Cannabis University founder Michell LaMay recieved title approval from the state board yesterday for her Relief for the Possession of Cannabis Act.
She calls the bill an "elegantly simple solution" to marijuana laws in Colorado.
Initiative 40, now officially (and lengthily) titled "An amendment to the Colorado state constitution directing the judiciary branch of all governing bodies in the state of Colorado to prohibit their courts from imposing any fine or sentence for the possession of cannabis," would prohibit courts from "imposing any fine or sentence for marijuana-related crimes."
"All I can say is that Initiative 40 is for all Coloradans," LaMay says. "Our laws have ruined so many lives and cost us so much money. The damage to families -- the physical cost -- far, far, far exceeds any perceived danger of cannabis in the communities."
Without fines and prison sentences to back up the laws, LaMay believes, there will be no motive for law enforcement to enforce them. She also notes that the bill is written vaguely enough to include cultivation as well as simply possessing some herb.
As LaMay notes, she's already fundraising online, and she plans to start collecting the 85,000-plus signatures required to land the initiative on the November ballot starting in early February.

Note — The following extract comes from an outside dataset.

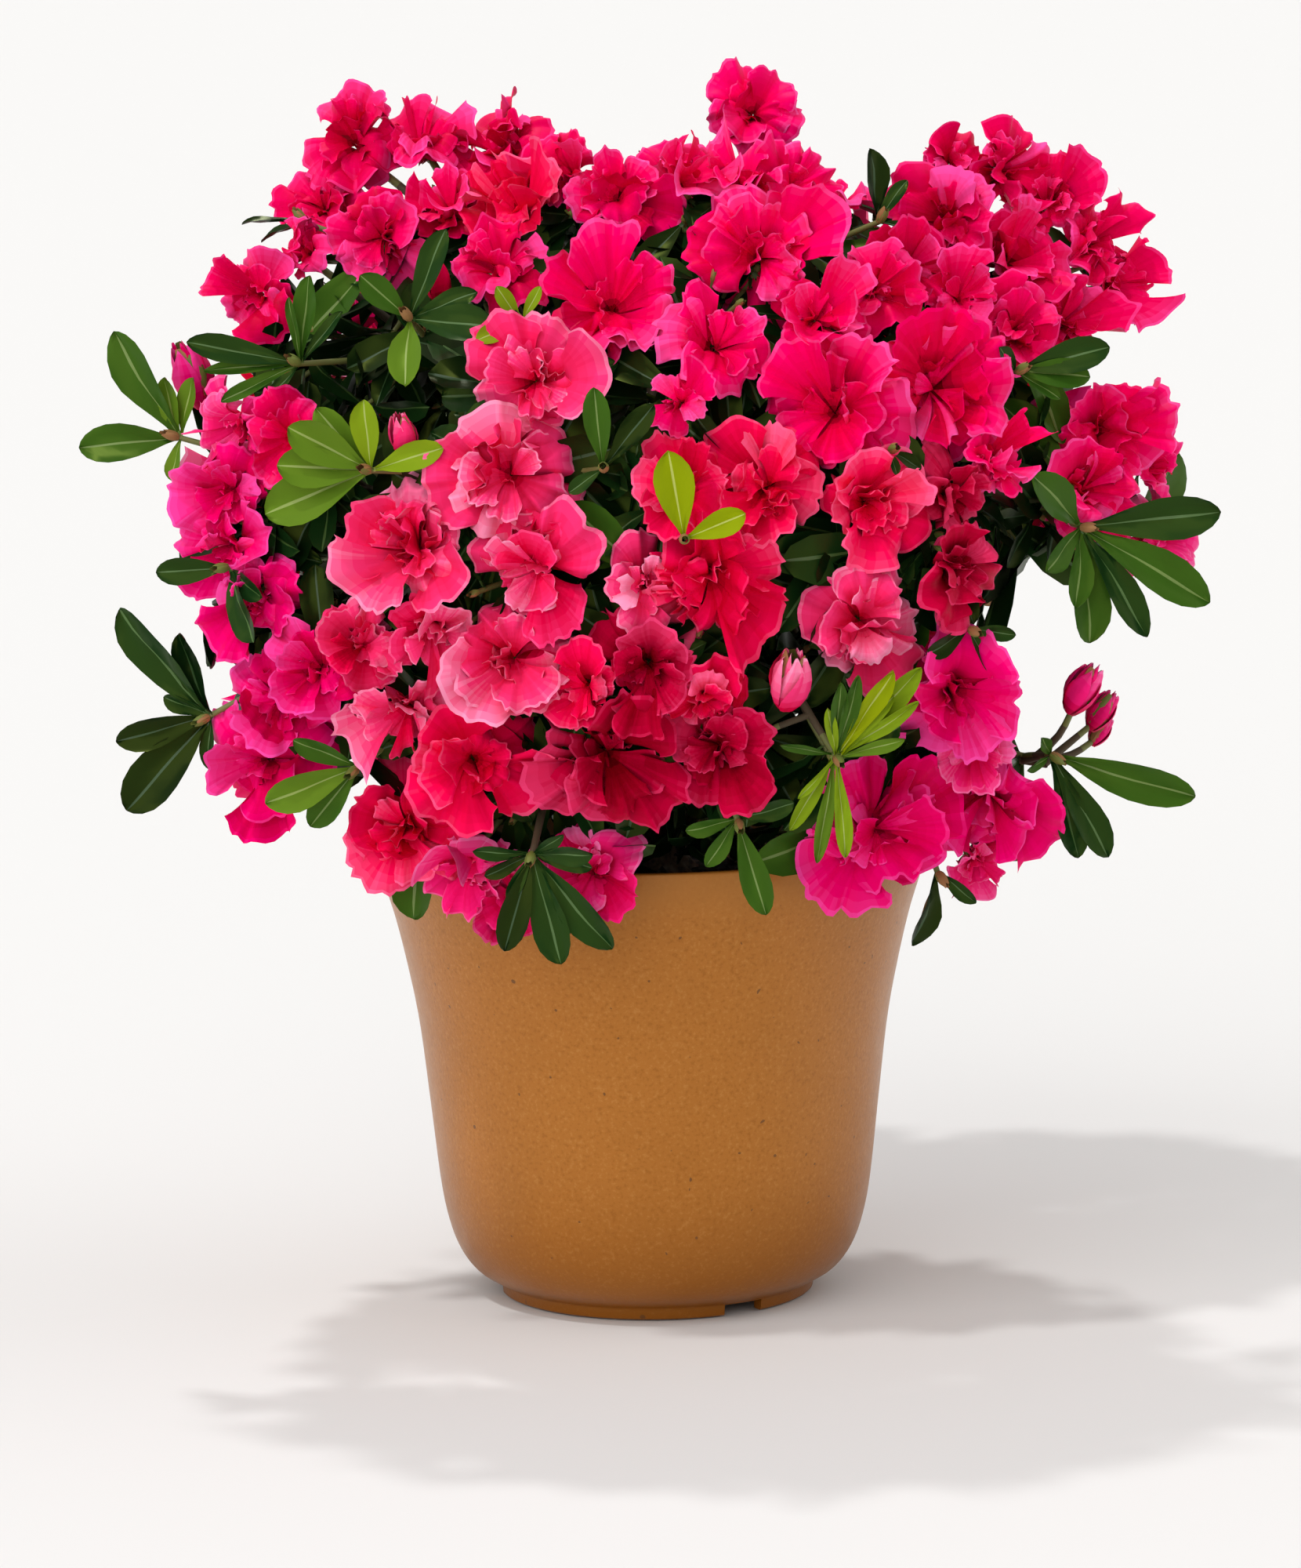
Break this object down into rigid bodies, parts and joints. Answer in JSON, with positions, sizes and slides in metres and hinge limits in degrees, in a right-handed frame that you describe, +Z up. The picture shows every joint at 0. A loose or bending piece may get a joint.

The petition drive will focus as much on rural areas as larger towns and cities. "I found that in 2006, when there was a legalization initiative on the ballot, where people voted against it was where nobody went -- the edges of the state. We're getting out to the corners with our marketing. Our circulators won't have to explain much, it's just so simple. People worried about getting an MMJ card for professional reasons, this is aimed at them."
LaMay added that her bill offers a simple alternative to Initiative 30, commonly referred to as the Regulate Marijuana Like Alcohol Act -- which she says would add pages of unnecessary law to our state constitution. "[Initiative 40] doesn't describe anything. If I would have, I would be in the same bind as Initiative 30, which is eight, nine pages long."
The word "relief" was officially removed from the title of the measure, with board members saying that it could be misinterpreted to mean monetary relief. Otherwise, the bill was left pretty much as LaMay originally drafted it. She says she'll still refer to the bill as the Relief for the Possession of Cannabis Act, since "relief" was left in the body of the proposal.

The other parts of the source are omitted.